Networking is important. Though she was at first uncomfortable about promoting herself, Washer said she realized she had to make a point of getting to know wedding photographers, videographers, hair and wardrobe stylists, wedding planners — and other makeup artists. She doesn’t subscribe to the point of view that anyone else with a makeup brush in hand is a rival.

Her credo: “Don’t be weird and competitive with your peers.” Better, she said, to build relationships and referrals.

Going solo

Last winter, Washer was hired to work as part of a team of makeup artists during New York Fashion Week, a jam-packed, fast-paced series of runway shows by top designers. Working alongside some of the best in the business, Washer used her skills on some top models, and picked up on new tips and trends. “I loved every minute of it,” she said.

By mid-2012, Washer said the income from her makeup business was drawing close to her UMass salary, minus the value of her benefits. And after three years at UMass, she said it was getting difficult to handle both. “You get too busy to keep two jobs going,” she said.

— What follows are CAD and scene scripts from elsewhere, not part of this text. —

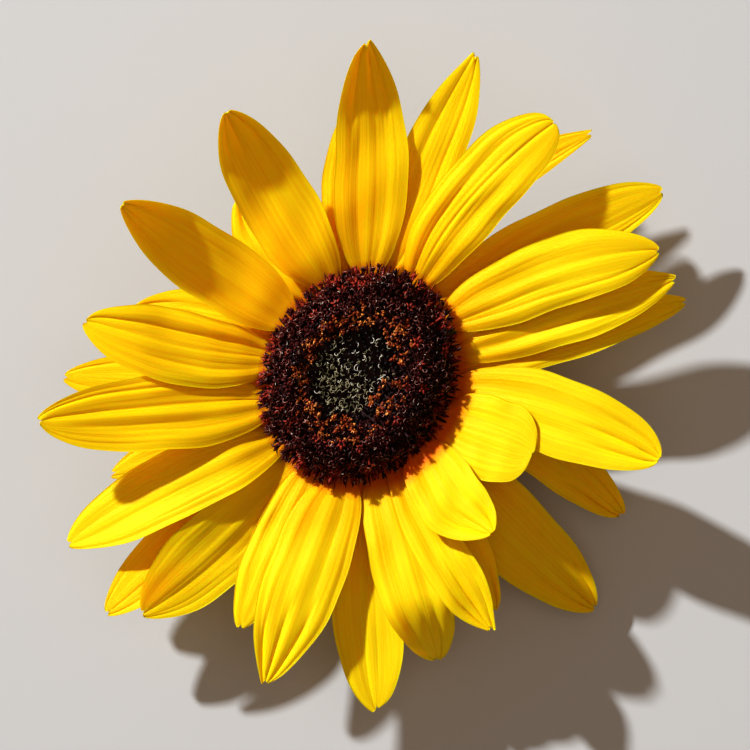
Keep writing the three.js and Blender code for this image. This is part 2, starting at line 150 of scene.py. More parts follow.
# The map of heights on which the petals are laid on each other
PETAL_CLEARANCE = 0.32
MAP_CELL = 0.5
MAP_HALF = int(90 / MAP_CELL)
MAP_EMPTY = -1e3
MAP_CROSS = ((0, 0), (1, 0), (-1, 0), (0, 1), (0, -1))
FADE_TO_FOOT = 0.35
FADE_TO_TIP = 0.09
LIFT_BLUR = 5

# Colours of a petal at its foot, in its middle, and from there to its tip
FRONT_YELLOWS = ((0.98, 0.5, 0.001), (1.0, 0.59, 0.001), (1.0, 0.69, 0.004))
BACK_YELLOWS = ((0.95, 0.44, 0.001), (0.98, 0.54, 0.001), (1.0, 0.64, 0.003))
# Streaks and broad bands across a petal, and the tint of its veins, which also paints shade into the low
# grooves of the streaks' bump
PETAL_STREAKS = 34.0
PETAL_BANDS = 7.0
BAND_SHIFT = 0.35
VEIN_AND_GROOVE_SHADE_TINT = (0.93, 0.72, 0.4)
VEIN_AND_GROOVE_SHADE_SHARE = 0.38
# The light that a petal passes on
PETAL_GLOW = 0.16
GLOW_COLOUR = (1.0, 0.55, 0.01, 1)
# Painted reddish shade at a petal's foot, where the disc's shadow falls: colour, strength, and how many
# centimetres out it is full and gone
PETAL_FOOT_SHADE = (0.7, 0.13, 0.006)
FOOT_SHADE_SHARE = 0.62
FOOT_SHADE_FULL = 0.2
FOOT_SHADE_GONE = 0.37
# How much deeper and longer the painted shade is on the bloom's lower right, the side away from the key
# light
FOOT_SHADE_SIDE = (30.7, -30.7, 0.0)
FOOT_SHADE_DEEPER = 0.6
FOOT_SHADE_LONGER = 0.48

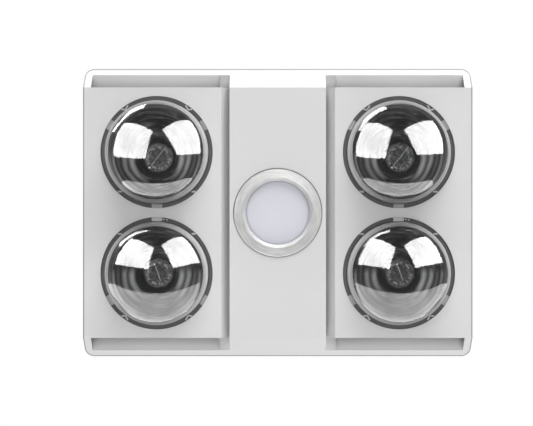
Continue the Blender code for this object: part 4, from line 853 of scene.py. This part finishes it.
# Where the filament runs across the lamp, in millimetres, for the upper and the lower row
LEAD_ENDS = {-1: ((-7.2, 11.5), (11.5, -12)), 1: ((-1.5, -10), (5, 8))}


def dome_point(share):
    """A point on the front of the bulb, from the widest ring (0) to the tip (1)."""
    turn = share * math.pi / 2
    return (LAMP_RADIUS * math.cos(turn), FACE_Z - DOME_HEIGHT * math.sin(turn))


BAND_SHARE = math.acos(BAND_RADIUS / LAMP_RADIUS) / (math.pi / 2)


def bulb_back():
    """The bulb's back from the widest ring to the neck."""
    depth = CAP_FLOOR - GAP - FACE_Z
    shares = [(0, 1), (0.1, 0.985), (0.22, 0.935), (0.52, 0.67), (0.84, 0.36), (0.94, 0.255), (1, 0.1984)]
    return curve_through([(LAMP_RADIUS * r, FACE_Z + depth * z) for z, r in shares])


def neck_lean(centre, end):
    """How far the throat stands off the lamp's axis, so that it shows where the photo has it."""
    return Vector((math.copysign(4.4 * MM, centre.x), 5.1 * MM if end < 0 else 3.3 * MM, 0))


def leant(ring, lean):
    share = max(0, min(1, (ring[0][2] - LINING_LOW) / (LINING_TOP - LINING_LOW)))
    return [(x + lean.x * share, y + lean.y * share, z) for x, y, z in ring]


def make_bulb(number, centre, end):
    """Clear front, coated back, the mirror inside it and the baffle in its neck."""
    own = {"body": f"lamp_{number}", "place": centre}
    node = f"lamp_bulb_{number}"
    front = [dome_point(BAND_SHARE + (1 - BAND_SHARE) * step / 20) for step in range(21)]
    lathe(f"lamp_glass_{number}", front, 0, 96, "clear_glass", node, **own)
    band = [dome_point(BAND_SHARE * (1 - step / 6)) for step in range(6)]
    coat = sheet_of(band + bulb_back(), -0.5 * MM, 0.1 * MM)
    lathe(f"lamp_coating_{number}", coat, 0, 96, "bulb_coating", node, closed=True, **own)

    shares = [(0, 1), (0.22, 0.93), (0.5, 0.79), (0.8, 0.58), (1, 0.4), (1.5, 0.33)]
    line = curve_through([(59.6 * MM * r, LINING_LOW + (LINING_TOP - LINING_LOW) * z) for z, r in shares])
    lean = neck_lean(centre, end)
    rings = [leant(ring, lean) for ring in rings_at(line, 96)]
    mirror = smooth(skin(f"lamp_mirror_{number}", rings, place=centre))
    dress(mirror, "bulb_mirror", node, body=own["body"])

    profile = mm([(18.6, 0.8), (18.6, 0), (17.6, -0.5), (8, 0), (7, -0.6), (0, -0.6)], BAFFLE_Z)
    own["place"] = centre + lean + Vector((1.8 * MM, -0.8 * MM, 0))
    lathe(f"lamp_baffle_{number}", profile, 0.3 * MM, 64, "neck_baffle", **own)


def make_filament(number, centre, end):
    """A glass stem in the neck, the coiled filament in front of it, its leads, and a small white piece at the
    coil's start that stands in for a glint, a painted highlight.
    """
    body, node = f"lamp_{number}", f"lamp_filament_{number}"
    tip = CAP_FLOOR + GAP - 25 * MM
    profile = mm([(0, 30), (7, 30), (5, 24), (4.6, 8), (2.6, 0), (0, 0)], tip)
    lathe(f"lamp_stem_{number}", profile, 1.5 * MM, 32, "filament_wire", node, body=body, place=centre)

    lean = neck_lean(centre, end) * 0.8
    start, stop = [Vector((*spot, 0)) * MM + lean for spot in LEAD_ENDS[end]]
    along = (stop - start).normalized()
    across = Vector((-along.y, along.x, 0))
    coil, windings, samples, coil_radius = [], 22, 10, 0.7 * MM
    for step in range(windings * samples + 1):
        turn = math.tau * step / samples
        spine = start + (stop - start) * step / (windings * samples) + up(FILAMENT_Z)
        coil.append(spine + up(coil_radius * math.cos(turn)) + across * coil_radius * math.sin(turn))
    leads = []
    for spot in (start, stop):
        leads.append([spot + up(FILAMENT_Z - 0.6 * MM), spot + up(FILAMENT_Z + 4 * MM),
                      spot * 0.7 + up(BAFFLE_Z), spot * 0.3 + up(tip + 4 * MM)])
    # Painted highlight: a small white piece at the start of the coil stands in for a glint.
    glint_clip = start - along * 1.5 * MM + up(FILAMENT_Z - 1 * MM)
    glint_clip = [glint_clip - across * 0.4 * MM, glint_clip - along * 1.8 * MM + across * 0.6 * MM]
    for kind, paths, thickness, finish in (("coil", [coil], 0.5 * MM, "lead_wire"),
                                           ("leads", leads, 0.9 * MM, "nickel"),
                                           ("glint_clip", [glint_clip], 2.3 * MM, "guard_white")):
        dress(wires(f"lamp_{kind}_{number}", paths, thickness, centre), finish, node, body=body)


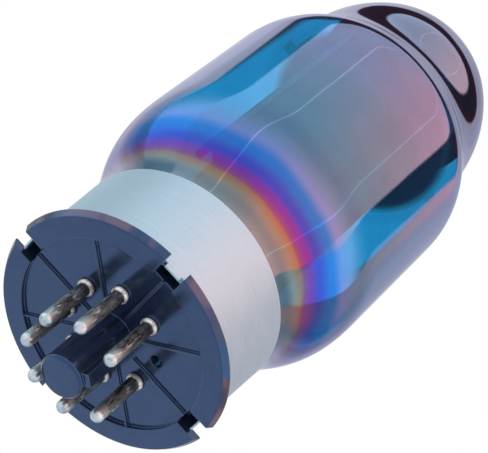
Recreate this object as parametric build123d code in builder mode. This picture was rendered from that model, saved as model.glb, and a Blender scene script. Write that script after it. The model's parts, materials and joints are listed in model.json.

She was also confident that she’d handled her finances responsibly, having lived frugally, paid off debts and saved every penny she could while at UMass. Even though she lives a “low-overhead” life, and doesn’t own a home, have a partner or children, Washer said, she knew she had to be prepared for the inevitable lean stretch.

One intangible factor weighed on her. Her father died unexpectedly last year, Washer said, a loss that reminded her of time’s limits: If she didn’t make this change now, and do what she really wanted to do, then when?

While she’s no longer frazzled by the demands of two jobs, Washer points out that as an entrepreneur, “There’s no end to your day. You’re always hustling, always chasing the next job. I’m sure there are easier ways to get rich than to develop a passion into a business.”

In the end, though, she has no regrets — “I felt a lot of peace about the decision I made.”